YOUR GOAL: Copy out each line of the material below with no changes.

DATA EXCERPT:
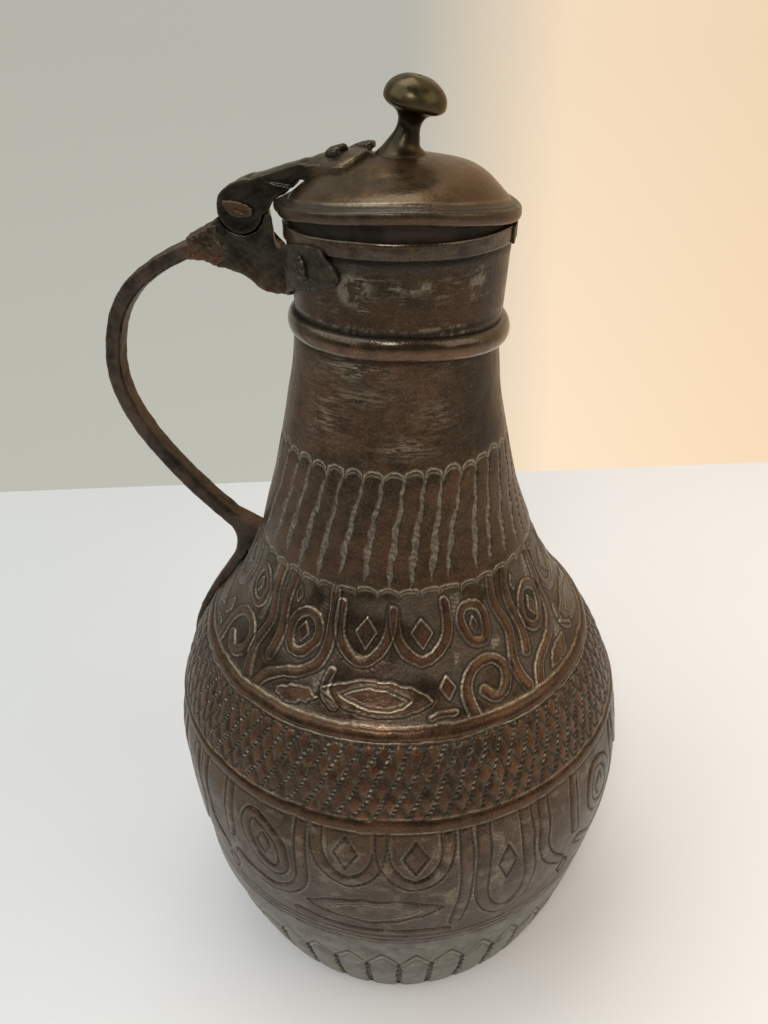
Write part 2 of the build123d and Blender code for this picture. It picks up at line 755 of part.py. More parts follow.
# Finial rove: the washer inside the dome that the tenon is peened over
with BuildPart() as finial_rove:
    with BuildSketch(Plane.XY.offset(tenon_foot)):
        Circle(rove_radius)
        Circle(tenon_radius + 0.1, mode=Mode.SUBTRACT)
    extrude(amount=2 * rove_sheet)
    add(dome_inside, mode=Mode.INTERSECT)
finial_rove.part.label = "finial_rove"
export_step(finial_rove.part, "parts/finial_rove.step")


def leaf_points():
    """Outline of the scalloped leaf on the dome, along one side from root to tip."""
    width = leaf_half_width
    length = leaf_root - leaf_tip
    return [(-leaf_root, strap_waist), (-leaf_root + 0.14 * length, 0.62 * width),
            (-leaf_root + 0.34 * length, 0.93 * width), (-leaf_root + 0.48 * length, 0.86 * width),
            (-leaf_root + 0.66 * length, 0.95 * width), (-leaf_root + 0.84 * length, 0.52 * width),
            (-leaf_tip, 0)]


# Leaf: the scalloped plate that lies on the dome
leaf_skin = dome_core(leaf_sheet)
with BuildPart() as leaf:
    with BuildSketch(Plane.XY.offset(dome_foot)):
        with BuildLine():
            side_line = Spline(*leaf_points())
            mirror(side_line, about=Plane.XZ)
            Line((-leaf_root, strap_waist), (-leaf_root, -strap_waist))
        make_face()
    extrude(amount=dome_rise + 10)
    add(leaf_skin, mode=Mode.INTERSECT)

# Fork: two eyes and the thick bar over the lid's edge, narrowed towards the leaf
with BuildPart() as fork:
    with BuildSketch(Plane.XZ.offset(-fork_half_width)):
        with Locations((-hinge_reach, hinge_height)):
            Circle(eye_radius)
        with BuildLine():
            eye_top = (-hinge_reach, hinge_height + eye_radius)
            bar_reach = strap_rivet_radii[0] + strap_rivet_head + 0.5
            bar_end = (-bar_reach, dome_plane(bar_reach).origin.Z + leaf_sheet)
            upper_mid = (-share(hinge_reach, bar_reach, 0.39), share(eye_top[1], bar_end[1], 0.37))
            Spline(eye_top, upper_mid, bar_end)
            Polyline(bar_end, (bar_end[0], dome_foot), (-dome_foot_radius + 2, dome_foot + 1),
                     (-dome_foot_radius - 1.2, dome_foot + 1.4),
                     (-dome_foot_radius - edge_proud - 2.6, dome_foot + 0.4),
                     (-hinge_reach + eye_radius - 1.2, hinge_height + 4.6), (-hinge_reach, hinge_height), eye_top)
        make_face()
    extrude(amount=2 * fork_half_width)
    with BuildSketch(Plane.XY.offset(hinge_height - 2 * eye_radius)):
        with BuildLine():
            half = [(-hinge_reach - 2 * eye_radius, fork_half_width), (-hinge_reach + eye_radius, fork_half_width),
                    (-leaf_root, strap_waist), (-leaf_tip, strap_waist)]
            Polyline(*half, *[(x, -y) for x, y in reversed(half)], close=True)
        make_face()
    extrude(amount=4 * eye_radius, mode=Mode.INTERSECT)
    with BuildSketch(Plane.XZ.offset(-lug_width / 2 - side_gap)):
        with Locations((-hinge_reach, hinge_height)):
            Circle(eye_radius)
    extrude(amount=lug_width + 2 * side_gap, mode=Mode.SUBTRACT)

# Hinge strap: fork and leaf are one forging
with BuildPart() as hinge_strap:
    add(fork.part)
    add(leaf.part)
    add(dome_skin, mode=Mode.SUBTRACT)
    with BuildSketch(Plane.XZ.offset(-2 * fork_half_width)):
        with Locations((-hinge_reach, hinge_height)):
            Circle(pin_radius + pin_clearance + 0.01)
    extrude(amount=4 * fork_half_width, mode=Mode.SUBTRACT)
    add(strap_holes, mode=Mode.SUBTRACT)
hinge_strap.part.label = "hinge_strap"
export_step(hinge_strap.part, "parts/hinge_strap.step")

strap_rivet_group = [head_rivet(plane.offset(-lid_sheet), lid_sheet + leaf_sheet, strap_rivet_shank,
                                strap_rivet_head, strap_rivet_dome, 3.2) for plane in strap_planes]

# Strap rivets, one group of two
with BuildPart() as strap_rivets:
    add(strap_rivet_group)
strap_rivets.part.label = "strap_rivets"
export_step(strap_rivets.part, "parts/strap_rivets.step")
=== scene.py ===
import bpy
import math
import numpy as np
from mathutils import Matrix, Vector


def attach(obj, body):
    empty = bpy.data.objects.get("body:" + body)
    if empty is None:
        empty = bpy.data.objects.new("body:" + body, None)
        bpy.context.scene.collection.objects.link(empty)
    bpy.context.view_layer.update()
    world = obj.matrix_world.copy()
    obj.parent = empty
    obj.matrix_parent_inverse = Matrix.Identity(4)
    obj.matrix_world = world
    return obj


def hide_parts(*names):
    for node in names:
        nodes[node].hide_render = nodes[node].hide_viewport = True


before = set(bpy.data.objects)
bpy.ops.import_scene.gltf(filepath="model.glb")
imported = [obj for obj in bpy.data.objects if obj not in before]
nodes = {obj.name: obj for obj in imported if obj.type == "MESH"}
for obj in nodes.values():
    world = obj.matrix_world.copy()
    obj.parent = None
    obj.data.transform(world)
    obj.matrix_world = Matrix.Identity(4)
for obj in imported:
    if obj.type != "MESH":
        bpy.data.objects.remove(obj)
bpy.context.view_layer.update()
MM = 0.001
TAU = 2 * math.pi
coarse = 1
FRONT = math.radians(280)      # azimuth of the side that faces the camera
RIGHT = FRONT + math.pi / 2
SKY_HIGH = 420                 # mm, over every height that noise is asked for
FAR = 99.0                     # mm, a distance that counts as off a line

# Sizes shared with the CAD in mm, and the wall's shape as shares of height and radius
FOOT_R, BELLY_R, BELLY_Z, NECK_R, WALL_TOP = 89.5, 115.0, 118.0, 42.3, 336.25
LOWER_SHAPE = [(0.21, 0.37), (0.65, 0.865)]
SHOULDER_SHAPE = [(0.156, 0.911), (0.284, 0.732), (0.399, 0.484), (0.513, 0.306),
                  (0.632, 0.196), (0.751, 0.113), (0.865, 0.042), (0.960, 0.006)]
SHEET = 1.4
SEAM_Z, SEAM_GAP = 183.4, 0.05
COLLAR_FOOT, BAND_FOOT, RIM_Z = 336.35, 368.5, 374.5
MOUTH_R = 44.6
DOME_R, DOME_CENTRE = 66.9, 331.3


def step(low, high, x):
    """Smooth step from 0 at low to 1 at high."""
    t = np.clip((x - low) / (high - low), 0, 1)
    return t * t * (3 - 2 * t)


def bump(distance, width):
    """Bell of height 1."""
    return np.exp(-(distance / width) ** 2)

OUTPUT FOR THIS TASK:
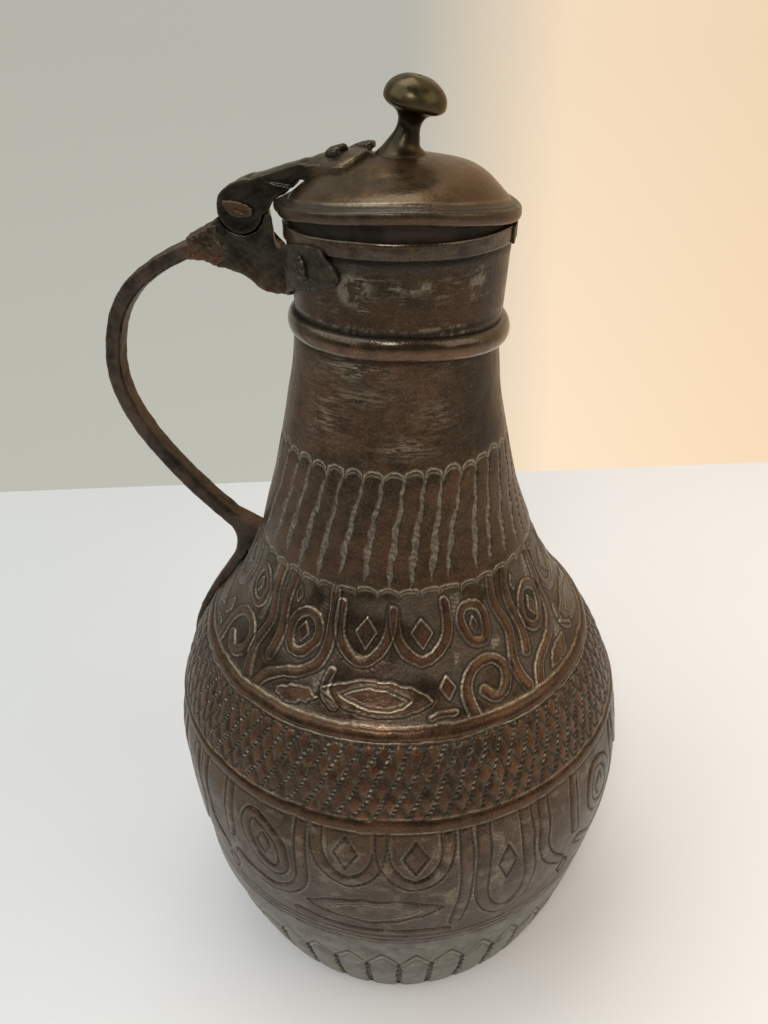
Write part 2 of the build123d and Blender code for this picture. It picks up at line 755 of part.py. More parts follow.
# Finial rove: the washer inside the dome that the tenon is peened over
with BuildPart() as finial_rove:
    with BuildSketch(Plane.XY.offset(tenon_foot)):
        Circle(rove_radius)
        Circle(tenon_radius + 0.1, mode=Mode.SUBTRACT)
    extrude(amount=2 * rove_sheet)
    add(dome_inside, mode=Mode.INTERSECT)
finial_rove.part.label = "finial_rove"
export_step(finial_rove.part, "parts/finial_rove.step")


def leaf_points():
    """Outline of the scalloped leaf on the dome, along one side from root to tip."""
    width = leaf_half_width
    length = leaf_root - leaf_tip
    return [(-leaf_root, strap_waist), (-leaf_root + 0.14 * length, 0.62 * width),
            (-leaf_root + 0.34 * length, 0.93 * width), (-leaf_root + 0.48 * length, 0.86 * width),
            (-leaf_root + 0.66 * length, 0.95 * width), (-leaf_root + 0.84 * length, 0.52 * width),
            (-leaf_tip, 0)]


# Leaf: the scalloped plate that lies on the dome
leaf_skin = dome_core(leaf_sheet)
with BuildPart() as leaf:
    with BuildSketch(Plane.XY.offset(dome_foot)):
        with BuildLine():
            side_line = Spline(*leaf_points())
            mirror(side_line, about=Plane.XZ)
            Line((-leaf_root, strap_waist), (-leaf_root, -strap_waist))
        make_face()
    extrude(amount=dome_rise + 10)
    add(leaf_skin, mode=Mode.INTERSECT)

# Fork: two eyes and the thick bar over the lid's edge, narrowed towards the leaf
with BuildPart() as fork:
    with BuildSketch(Plane.XZ.offset(-fork_half_width)):
        with Locations((-hinge_reach, hinge_height)):
            Circle(eye_radius)
        with BuildLine():
            eye_top = (-hinge_reach, hinge_height + eye_radius)
            bar_reach = strap_rivet_radii[0] + strap_rivet_head + 0.5
            bar_end = (-bar_reach, dome_plane(bar_reach).origin.Z + leaf_sheet)
            upper_mid = (-share(hinge_reach, bar_reach, 0.39), share(eye_top[1], bar_end[1], 0.37))
            Spline(eye_top, upper_mid, bar_end)
            Polyline(bar_end, (bar_end[0], dome_foot), (-dome_foot_radius + 2, dome_foot + 1),
                     (-dome_foot_radius - 1.2, dome_foot + 1.4),
                     (-dome_foot_radius - edge_proud - 2.6, dome_foot + 0.4),
                     (-hinge_reach + eye_radius - 1.2, hinge_height + 4.6), (-hinge_reach, hinge_height), eye_top)
        make_face()
    extrude(amount=2 * fork_half_width)
    with BuildSketch(Plane.XY.offset(hinge_height - 2 * eye_radius)):
        with BuildLine():
            half = [(-hinge_reach - 2 * eye_radius, fork_half_width), (-hinge_reach + eye_radius, fork_half_width),
                    (-leaf_root, strap_waist), (-leaf_tip, strap_waist)]
            Polyline(*half, *[(x, -y) for x, y in reversed(half)], close=True)
        make_face()
    extrude(amount=4 * eye_radius, mode=Mode.INTERSECT)
    with BuildSketch(Plane.XZ.offset(-lug_width / 2 - side_gap)):
        with Locations((-hinge_reach, hinge_height)):
            Circle(eye_radius)
    extrude(amount=lug_width + 2 * side_gap, mode=Mode.SUBTRACT)

# Hinge strap: fork and leaf are one forging
with BuildPart() as hinge_strap:
    add(fork.part)
    add(leaf.part)
    add(dome_skin, mode=Mode.SUBTRACT)
    with BuildSketch(Plane.XZ.offset(-2 * fork_half_width)):
        with Locations((-hinge_reach, hinge_height)):
            Circle(pin_radius + pin_clearance + 0.01)
    extrude(amount=4 * fork_half_width, mode=Mode.SUBTRACT)
    add(strap_holes, mode=Mode.SUBTRACT)
hinge_strap.part.label = "hinge_strap"
export_step(hinge_strap.part, "parts/hinge_strap.step")

strap_rivet_group = [head_rivet(plane.offset(-lid_sheet), lid_sheet + leaf_sheet, strap_rivet_shank,
                                strap_rivet_head, strap_rivet_dome, 3.2) for plane in strap_planes]

# Strap rivets, one group of two
with BuildPart() as strap_rivets:
    add(strap_rivet_group)
strap_rivets.part.label = "strap_rivets"
export_step(strap_rivets.part, "parts/strap_rivets.step")
=== scene.py ===
import bpy
import math
import numpy as np
from mathutils import Matrix, Vector


def attach(obj, body):
    empty = bpy.data.objects.get("body:" + body)
    if empty is None:
        empty = bpy.data.objects.new("body:" + body, None)
        bpy.context.scene.collection.objects.link(empty)
    bpy.context.view_layer.update()
    world = obj.matrix_world.copy()
    obj.parent = empty
    obj.matrix_parent_inverse = Matrix.Identity(4)
    obj.matrix_world = world
    return obj


def hide_parts(*names):
    for node in names:
        nodes[node].hide_render = nodes[node].hide_viewport = True


before = set(bpy.data.objects)
bpy.ops.import_scene.gltf(filepath="model.glb")
imported = [obj for obj in bpy.data.objects if obj not in before]
nodes = {obj.name: obj for obj in imported if obj.type == "MESH"}
for obj in nodes.values():
    world = obj.matrix_world.copy()
    obj.parent = None
    obj.data.transform(world)
    obj.matrix_world = Matrix.Identity(4)
for obj in imported:
    if obj.type != "MESH":
        bpy.data.objects.remove(obj)
bpy.context.view_layer.update()
MM = 0.001
TAU = 2 * math.pi
coarse = 1
FRONT = math.radians(280)      # azimuth of the side that faces the camera
RIGHT = FRONT + math.pi / 2
SKY_HIGH = 420                 # mm, over every height that noise is asked for
FAR = 99.0                     # mm, a distance that counts as off a line

# Sizes shared with the CAD in mm, and the wall's shape as shares of height and radius
FOOT_R, BELLY_R, BELLY_Z, NECK_R, WALL_TOP = 89.5, 115.0, 118.0, 42.3, 336.25
LOWER_SHAPE = [(0.21, 0.37), (0.65, 0.865)]
SHOULDER_SHAPE = [(0.156, 0.911), (0.284, 0.732), (0.399, 0.484), (0.513, 0.306),
                  (0.632, 0.196), (0.751, 0.113), (0.865, 0.042), (0.960, 0.006)]
SHEET = 1.4
SEAM_Z, SEAM_GAP = 183.4, 0.05
COLLAR_FOOT, BAND_FOOT, RIM_Z = 336.35, 368.5, 374.5
MOUTH_R = 44.6
DOME_R, DOME_CENTRE = 66.9, 331.3


def step(low, high, x):
    """Smooth step from 0 at low to 1 at high."""
    t = np.clip((x - low) / (high - low), 0, 1)
    return t * t * (3 - 2 * t)


def bump(distance, width):
    """Bell of height 1."""
    return np.exp(-(distance / width) ** 2)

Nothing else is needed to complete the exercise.